As a pendant to Cayley's description of the extent of modern mathematics, we may hang Sylvester's beside it. “I should be sorry to suppose that I was to be left for long in sole possession of so vast a field as is occupied by modern mathematics. Mathematics is not a book confined within a cover and bound between brazen clasps, whose contents it needs only patience to ransack; it is not a mine, whose treasures may take long to reduce into possession, but which fill only a limited number of veins and lodes; it is not a soil, whose fertility can be exhausted by the yield of successive harvests; it is not a continent or an ocean, whose area can be mapped out and its contour defined: it is limitless as that space which it finds too narrow for its aspirations; its possibilities are as infinite as the worlds which are forever crowding in and multiplying upon the astronomer's gaze; it is as incapable of being restricted within assigned boundaries or being reduced to definitions of permanent validity, as the consciousness, the life, which seems to slumber in each monad, in every atom of matter, in each leaf and bud and cell, and is forever ready to burst forth into new forms of vegetable and animal existence.”

In 1878 the
American Journal of Mathematics
was founded by Sylvester and placed under his editorship by Johns Hopkins University.

The
Journal
gave mathematics in the United States a tremendous urge in the right direction—research. Today it is still flourishing mathematically but hard pressed financially.

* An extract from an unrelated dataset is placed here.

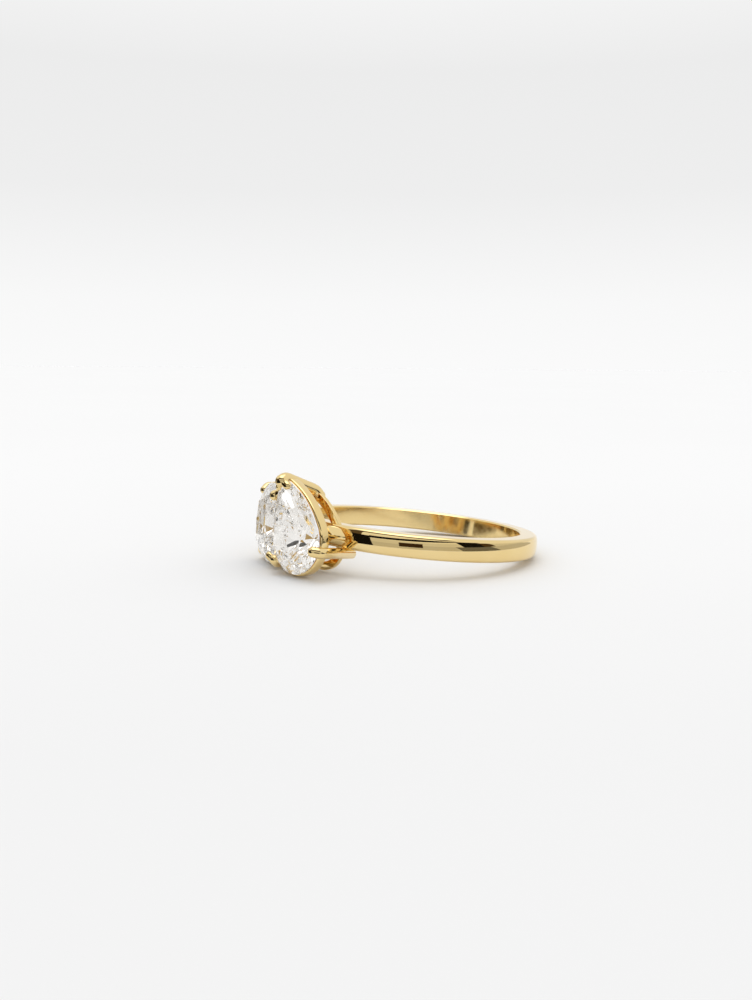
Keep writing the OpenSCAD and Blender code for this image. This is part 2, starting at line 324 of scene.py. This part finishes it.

Two years later occurred one of the classic incidents in Sylvester's career. We tell it in the words of Dr. Fabian Franklin, Sylvester's successor in the chair of mathematics at Johns Hopkins for a few years and later editor of the Baltimore
American,
who was an eye (and ear) witness.

“He [Sylvester] made some excellent translations from Horace and from German poets, besides writing a number of pieces of original verse. The tours de force in the way of rhyming, which he performed while in Baltimore, were designed to illustrate the theories of versification of which he gives illustrations in his little book called 'The Laws of Verse.' The reading of the Rosalind poem at the Peabody Institute was the occasion of an amusing exhibition of absence of mind. The poem consisted of no less than four hundred lines, all rhyming with the name Rosalind (the long and short sound of the
i
both being allowed). The audience quite filled the hall, and expected to find much interest or amusement in listening to this unique experiment in verse. But Professor Sylvester had found it necessary to write a large number of explanatory footnotes, and he announced that in order not to interrupt the poem he would read the footnotes in a body first. Nearly every footnote suggested some additional extempore remark, and the reader was so interested in each one that he was not in the least aware of the flight of time, or of the amusement of the audience. When he had dispatched the last of the notes, he looked up at the clock, and was horrified to find that he had kept the audience an hour and a half before beginning to read the poem they had come to hear. The astonishment on his face was answered by a burst of good-humored laughter from the audience; and then, after begging all his hearers to feel at perfect liberty to leave if they had engagements, he read the Rosalind poem.”

Doctor Franklin's estimate of his teacher sums the man up admirably: “Sylvester was quick-tempered and impatient, but generous, charitable and tender-hearted. He was always extremely appreciative of the work of others and gave the warmest recognition to any talent or ability displayed by his pupils. He was capable of flying into a passion on slight provocation, but he did not harbor resentment, and was always glad to forget the cause of quarrel at the earliest opportunity.”